_What is being asked_
Search the material below for the word "scene". Copy every line that has it.

_Data segment_

* BEGIN *

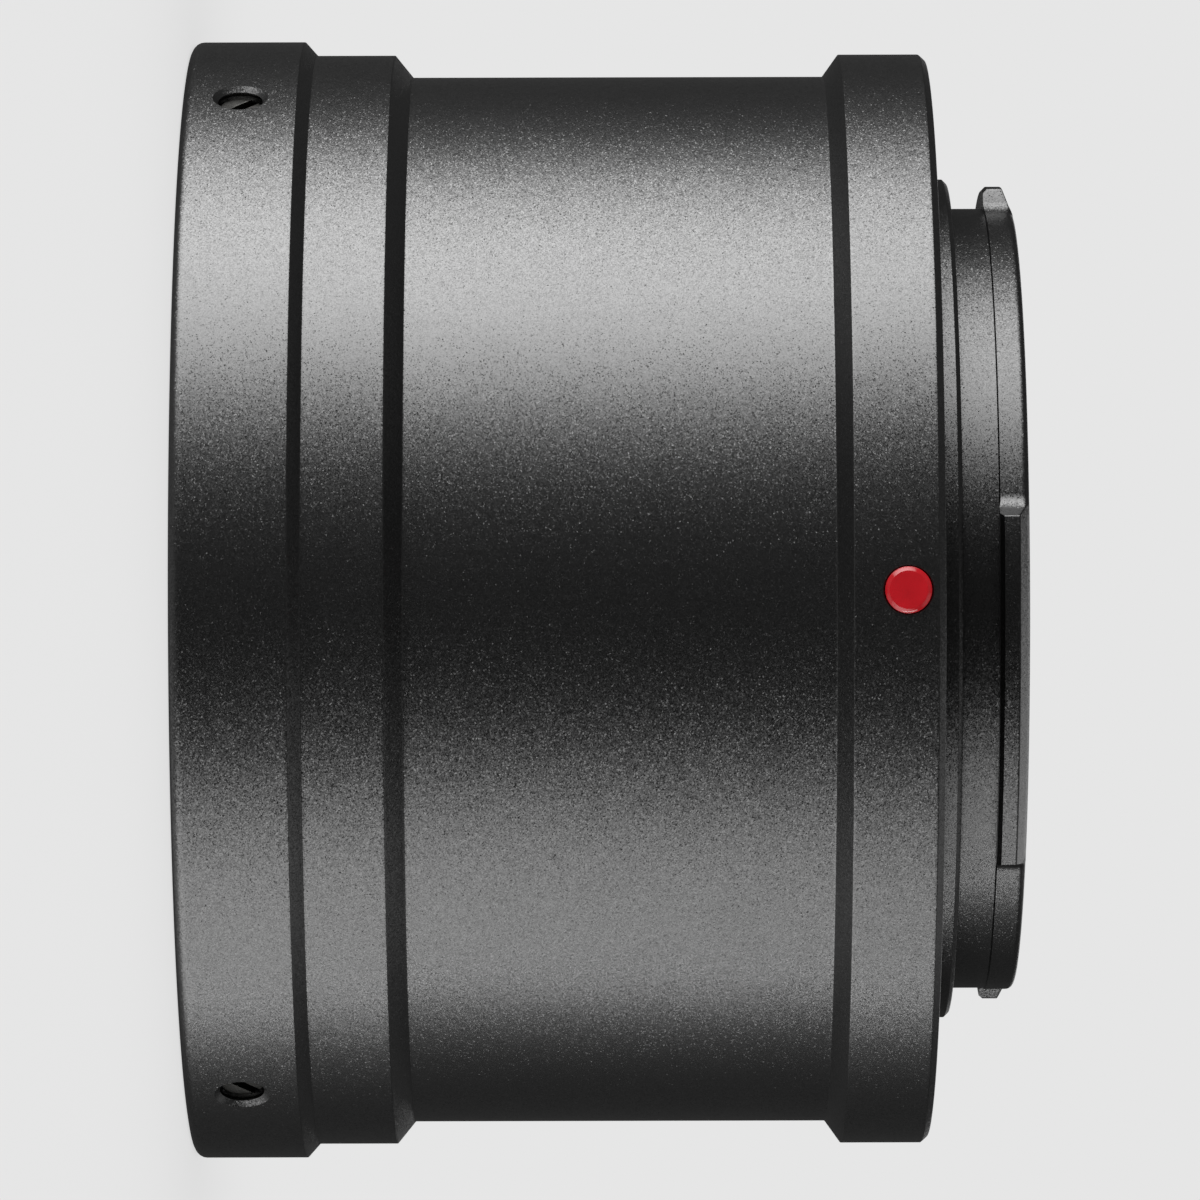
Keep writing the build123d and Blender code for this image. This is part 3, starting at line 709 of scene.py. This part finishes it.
def buildBayonetRing():
    s = bayonetShape
    e = s["edge"]
    corners = [
        (s["coreRadius"] - s["coreRound"] - s["frontRim"], s["front"], 0),
        (s["boreRadius"], s["front"], s["boreEdge"]),
        (s["boreRadius"], s["discBack"], s["boreEdge"]),
        (s["discRadius"], s["discBack"], e),
        (s["discRadius"], s["face"], s["discEdge"]),
        (s["seatRadius"], s["face"], 0),
        (s["seatRadius"], s["seatHeight"] - s["seatChamfer"], e),
        (s["seatRadius"] - s["seatChamfer"], s["seatHeight"], e),
        (s["grooveRadius"], s["seatHeight"], 0),
    ]
    shared = [tuple(p) for p in turnedOutline(corners, closed=False)]
    angles = [k * 1.0 for k in range(360)]
    fine = [s["rampStep"] * k for k in range(round((s["rampInside"] + s["rampOutside"]) / s["rampStep"]) + 1)]
    for start, end in s["lugs"]:
        angles += [(start - s["rampOutside"] + step) % 360 for step in fine]
        angles += [(end - s["rampInside"] + step) % 360 for step in fine]
    angles = sorted(set(round(a, 3) for a in angles))
    verts, faces = [], []
    rowCount = 0
    for a in angles:
        column = shared + bayonetColumn(lugReach(a))
        rowCount = len(column)
        outwards = direction(a)
        verts += [(outwards.x * r * mm, outwards.y * r * mm, z * mm) for r, z in column]
    for j in range(len(angles)):
        here, there = j * rowCount, ((j + 1) % len(angles)) * rowCount
        for i in range(rowCount):
            up = (i + 1) % rowCount
            faces.append((here + i, there + i, there + up, here + up))
    mesh = bpy.data.meshes.new("bayonetRing")
    mesh.from_pydata(verts, [], faces)
    made = finishMesh(link("bayonetRing", mesh))
    screw = bayonetScrewShape
    mouth = screw["headRadius"] + screw["sink"] + screw["headClearance"]
    hole = holeCutter("screwHole", screw["radius"] + screw["shankClearance"],
                      s["face"] - s["discBack"] + screw["holeSpare"], mouth)
    cutAway(made, ringOfParts("screwHoles", hole, anodise, 0))
    pocket = holeCutter("lockPocket", s["lockPocketRadius"], s["lockPocketDepth"], 0)
    pocket.data.transform(Matrix.Translation(direction(s["lockPocketAngle"]) * screw["circle"] * mm
                                             + Vector((0, 0, s["face"] * mm))))
    cutAway(made, pocket)
    pin = stopPinShape
    pinHole = holeCutter("pinHole", pin["radius"], s["grooveRadius"] - pin["inner"], 0)
    faceOutwards(pinHole, pin["angle"], s["grooveRadius"] * mm, pin["height"] * mm)
    cutAway(made, pinHole)
    # The ring gets the darker anodise, whose extra dark is painted shade.
    return paint(finishMesh(made, weld=cutWeldDistance), ringPaintedShadeAnodise)


bayonetRing = buildBayonetRing()
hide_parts("bayonet_ring")
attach(bayonetRing, "barrel")
print("bayonet ring cut:", len(bayonetRing.data.polygons), "faces")


# A block down from Z = 0 that narrows by the taper on each side, for screw slots and recesses.
def wedgeCutter(name, length, width, depth, taper=0.0):
    work = bmesh.new()
    bmesh.ops.create_cube(work, size=1.0)
    for vert in work.verts:
        low = vert.co.z < 0
        height = -depth if low else cutterOver
        shrink = -2 * height * tan(radians(taper))
        vert.co = Vector((vert.co.x * (length - shrink), vert.co.y * (width - shrink), height)) * mm
    mesh = bpy.data.meshes.new(name)
    work.to_mesh(mesh)
    work.free()
    return link(name, mesh)


def softenEdges(made, width, angle=50):
    modifier = made.modifiers.new("soften", "BEVEL")
    modifier.width = width * mm
    modifier.segments = 2
    modifier.limit_method = "ANGLE"
    modifier.angle_limit = radians(angle)
    return bakeModifiers(made)


def buildSetScrew(number, angle):
    s = setScrewShape
    corners = [
        (0, -s["length"], 0),
        (s["pointRadius"], -s["length"], s["pointEdge"]),
        (s["radius"], -s["length"] + s["radius"] - s["pointRadius"], s["coneEdge"]),
        (s["radius"], -s["edge"], s["endEdge"]),
        (s["radius"] - s["edge"], 0, s["endEdge"]),
        (0, 0, 0),
    ]
    made = finishMesh(turnedPiece(f"setScrew{number}", corners, blackSteel, segments=72, gap=0.6))
    slot = wedgeCutter("slot", 4 * s["radius"], s["slotWidth"], s["slotDepth"])
    slot.data.transform(Matrix.Rotation(radians(s["slotTurns"][number] - 90), 4, "Z"))
    cutAway(made, slot)
    softenEdges(finishMesh(made), s["slotEdge"])
    faceOutwards(made, angle, (s["pointAt"] + s["length"]) * mm, s["height"] * mm)
    return paint(finishMesh(made), blackSteel)


for number, angle in setScrewShape["angles"].items():
    setScrew = buildSetScrew(number, angle)
    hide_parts(f"set_screw_{number}")
    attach(setScrew, f"set_screw_{number}")
print("set screws cut")


def buildBayonetScrews():
    s = bayonetScrewShape
    top = -s["sink"]
    headHeight = s["headRadius"] - s["radius"]
    corners = [
        (0, -s["length"], 0),
        (s["radius"] - s["tipChamfer"], -s["length"], s["edge"]),
        (s["radius"], -s["length"] + s["tipChamfer"], s["edge"]),
        (s["radius"], top - headHeight, s["neckEdge"]),
        (s["headRadius"], top, s["edge"]),
        (0, top, 0),
    ]
    made = finishMesh(turnedPiece("bayonetScrew", corners, blackSteel, segments=64, gap=0.5))
    for turn in (0, 90):
        recess = wedgeCutter("recess", s["recessSpan"], s["recessWidth"], s["recessDepth"], s["recessTaper"])
        recess.data.transform(Matrix.Translation((0, 0, top * mm)) @ Matrix.Rotation(radians(turn), 4, "Z"))
        cutAway(made, recess)
    softenEdges(finishMesh(made), s["recessEdge"])
    return finishMesh(ringOfParts("bayonetScrews", made, blackSteel, pi / 2))


bayonetScrews = paint(buildBayonetScrews(), blackSteel)
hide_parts("bayonet_screws")
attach(bayonetScrews, "barrel")


def buildStopPin():
    s = stopPinShape
    length = s["outer"] - s["inner"]
    corners = [
        (0, -length, 0),
        (s["radius"], -length, s["footEdge"]),
        (s["radius"], -s["chamfer"], s["edge"]),
        (s["radius"] - s["chamfer"], 0, s["edge"]),
        (0, 0, 0),
    ]
    made = finishMesh(turnedPiece("stopPin", corners, brightSteel, segments=64, gap=0.3))
    return paint(faceOutwards(made, s["angle"], s["outer"] * mm, s["height"] * mm), brightSteel)


stopPin = buildStopPin()
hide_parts("stop_pin")
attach(stopPin, "barrel")


def buildBead():
    s = beadShape
    corners = [
        (0, -s["depth"] - s["rise"], 0),
        (s["radius"], -s["depth"] - s["rise"], s["edge"]),
        (s["radius"], -s["bevel"], s["bevelEdge"]),
        (s["radius"] - s["bevel"], 0, s["edge"]),
        (0, 0, 0),
    ]
    made = finishMesh(turnedPiece("indexBead", corners, enamel, segments=96, gap=0.3))
    faceOutwards(made, 0, (barrelShape["flangeRadius"] + s["rise"]) * mm,
                 (barrelShape["faceHeight"] - s["fromFace"]) * mm)
    return paint(made, enamel)


indexBead = buildBead()
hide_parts("index_bead")
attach(indexBead, "barrel")
print("bayonet screws, stop pin and bead fitted")


# Studio: pale floor and backdrop, and a dim surround that gets lighter above and below. The floor lies a hair under
# the part.
studio = {"paper": "#E6E6E6", "floorSize": 30.0, "floorLevel": -0.02 * mm, "floorGlow": 0.8, "dome": 1.0,
          "horizon": 0.045, "zenith": 0.14, "zenithFrom": 0.3, "zenithTo": 0.9, "nadir": 0.26, "nadirFrom": -0.45,
          "nadirTo": -0.9, "boxDistance": 0.8}
# Soft boxes light the part alone and pass through the floor. Each is brightest in its middle, as a real one is, and
# fall is the share that is lost halfway along an edge.
softBoxes = {
    "keyBox": {"angle": -72.0, "rise": -10.0, "width": 1.1, "height": 1.1, "radiance": 6.8, "fall": 0.72},
    "fillBox": {"angle": 68.0, "rise": -17.0, "width": 1.15, "height": 1.2, "radiance": 3.1, "fall": 0.9},
    "sideCard": {"angle": 89.5, "rise": 6.0, "width": 0.05, "height": 0.6, "radiance": 7.0, "fall": 0.3},
    "backCard": {"angle": 180.0, "rise": 20.0, "width": 0.4, "height": 0.36, "radiance": 1.0, "fall": 0.3},
    "rimCard": {"angle": 168.0, "rise": 44.0, "width": 0.3, "height": 0.3, "radiance": 0.75, "fall": 0.3},
    "topCard": {"angle": 100.0, "rise": 62.0, "width": 0.6, "height": 0.6, "radiance": 0.55, "fall": 0.6},
    "underCard": {"angle": 100.0, "rise": -62.0, "width": 0.6, "height": 0.6, "radiance": 0.55, "fall": 0.6},
}
litPieces = bpy.data.collections.new("litPieces")


def addSoftBox(name, s):
    lamp = bpy.data.lights.new(name, "AREA")
    lamp.shape = "RECTANGLE"
    lamp.size, lamp.size_y = s["width"], s["height"]
    lamp.energy = s["radiance"] * pi * s["width"] * s["height"]
    lamp.use_nodes = True
    tree = lamp.node_tree
    halfEdge = 0.5  # the box runs from 0 to 1 both ways
    place = addNode(tree, "ShaderNodeNewGeometry").outputs["Parametric"]
    offset = addNode(tree, "ShaderNodeVectorMath", {"operation": "SUBTRACT"}, {0: place, 1: (halfEdge, halfEdge, 0.0)})
    square = addNode(tree, "ShaderNodeVectorMath", {"operation": "DOT_PRODUCT"}, {0: offset, 1: offset})
    glow = addNode(tree, "ShaderNodeMath", {"operation": "MULTIPLY_ADD", "use_clamp": True}, {
        0: square.outputs["Value"], 1: -s["fall"] / halfEdge ** 2, 2: 1.0})
    tree.links.new(glow.outputs["Value"], tree.nodes["Emission"].inputs["Strength"])
    made = bpy.data.objects.new(name, lamp)
    bpy.context.scene.collection.objects.link(made)
    outwards = direction(s["angle"]) * cos(radians(s["rise"])) + Vector((0, 0, sin(radians(s["rise"]))))
    made.location = outwards * studio["boxDistance"] + Vector((0, 0, cameraSetup["aim"]))
    made.rotation_euler = outwards.to_track_quat("Z", "Y").to_euler()
    made.visible_camera = False
    made.light_linking.receiver_collection = litPieces
    made.light_linking.blocker_collection = litPieces


for name, s in softBoxes.items():
    addSoftBox(name, s)

floorMesh = bpy.data.meshes.new("floor")
half = studio["floorSize"] / 2
floorCorners = [(x, y, studio["floorLevel"]) for x, y in ((-half, -half), (half, -half), (half, half), (-half, half))]
floorMesh.from_pydata(floorCorners, [], [(0, 1, 2, 3)])
floor = link("floor", floorMesh)
floorMaterial, floorTree, floorShader = newMaterial("palePaper")
paper = linearColour(studio["paper"])
floorShader.inputs["Base Color"].default_value = [c * (1 - studio["floorGlow"]) for c in paper[:3]] + [1.0]
floorShader.inputs["Roughness"].default_value = 1.0
floorShader.inputs["Specular IOR Level"].default_value = 0.0
floorShader.inputs["Emission Color"].default_value = paper
floorShader.inputs["Emission Strength"].default_value = studio["floorGlow"]
# Clear from below, so that the thread can be seen from there.
clear = addNode(floorTree, "ShaderNodeBsdfTransparent")
underside = addNode(floorTree, "ShaderNodeNewGeometry").outputs["Backfacing"]
floorMix = addNode(floorTree, "ShaderNodeMixShader", None, {0: underside, 1: floorShader, 2: clear})
floorTree.links.new(floorMix.outputs["Shader"], floorTree.nodes["Material Output"].inputs["Surface"])
paint(floor, floorMaterial)
floor.visible_glossy = False  # the dark metal mirrors the surround and not the floor
floor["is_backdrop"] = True

world = bpy.data.worlds.new("studio")
bpy.context.scene.world = world
world.use_nodes = True
world.cycles.sampling_method = "NONE"
worldTree = world.node_tree
worldTree.nodes.clear()
rays = addNode(worldTree, "ShaderNodeLightPath")
backdrop = addNode(worldTree, "ShaderNodeBackground", None, {"Color": paper, "Strength": 1.0})
dome = addNode(worldTree, "ShaderNodeBackground", None, {"Color": (1, 1, 1, 1), "Strength": studio["dome"]})
facing = addNode(worldTree, "ShaderNodeSeparateXYZ", None, {0: addNode(worldTree, "ShaderNodeTexCoord")})
above = addNode(worldTree, "ShaderNodeMapRange", None, {
    "Value": facing.outputs["Z"], "From Min": studio["zenithFrom"], "From Max": studio["zenithTo"],
    "To Min": studio["horizon"], "To Max": studio["zenith"]})
below = addNode(worldTree, "ShaderNodeMapRange", None, {
    "Value": facing.outputs["Z"], "From Min": studio["nadirFrom"], "From Max": studio["nadirTo"],
    "To Min": studio["horizon"], "To Max": studio["nadir"]})
brighter = addNode(worldTree, "ShaderNodeMath", {"operation": "MAXIMUM"}, {0: above, 1: below})
dim = addNode(worldTree, "ShaderNodeBackground", None, {"Color": (1, 1, 1, 1), "Strength": brighter})
soft = addNode(worldTree, "ShaderNodeMixShader", None, {0: rays.outputs["Is Diffuse Ray"], 1: dim, 2: dome})
seen = addNode(worldTree, "ShaderNodeMixShader", None, {0: rays.outputs["Is Camera Ray"], 1: soft, 2: backdrop})
addNode(worldTree, "ShaderNodeOutputWorld", None, {"Surface": seen})

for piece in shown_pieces():
    litPieces.objects.link(piece)
print("studio lit")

* END *

_Finished answer_
Keep writing the build123d and Blender code for this image. This is part 3, starting at line 709 of scene.py. This part finishes it.
    bpy.context.scene.collection.objects.link(made)
bpy.context.scene.world = world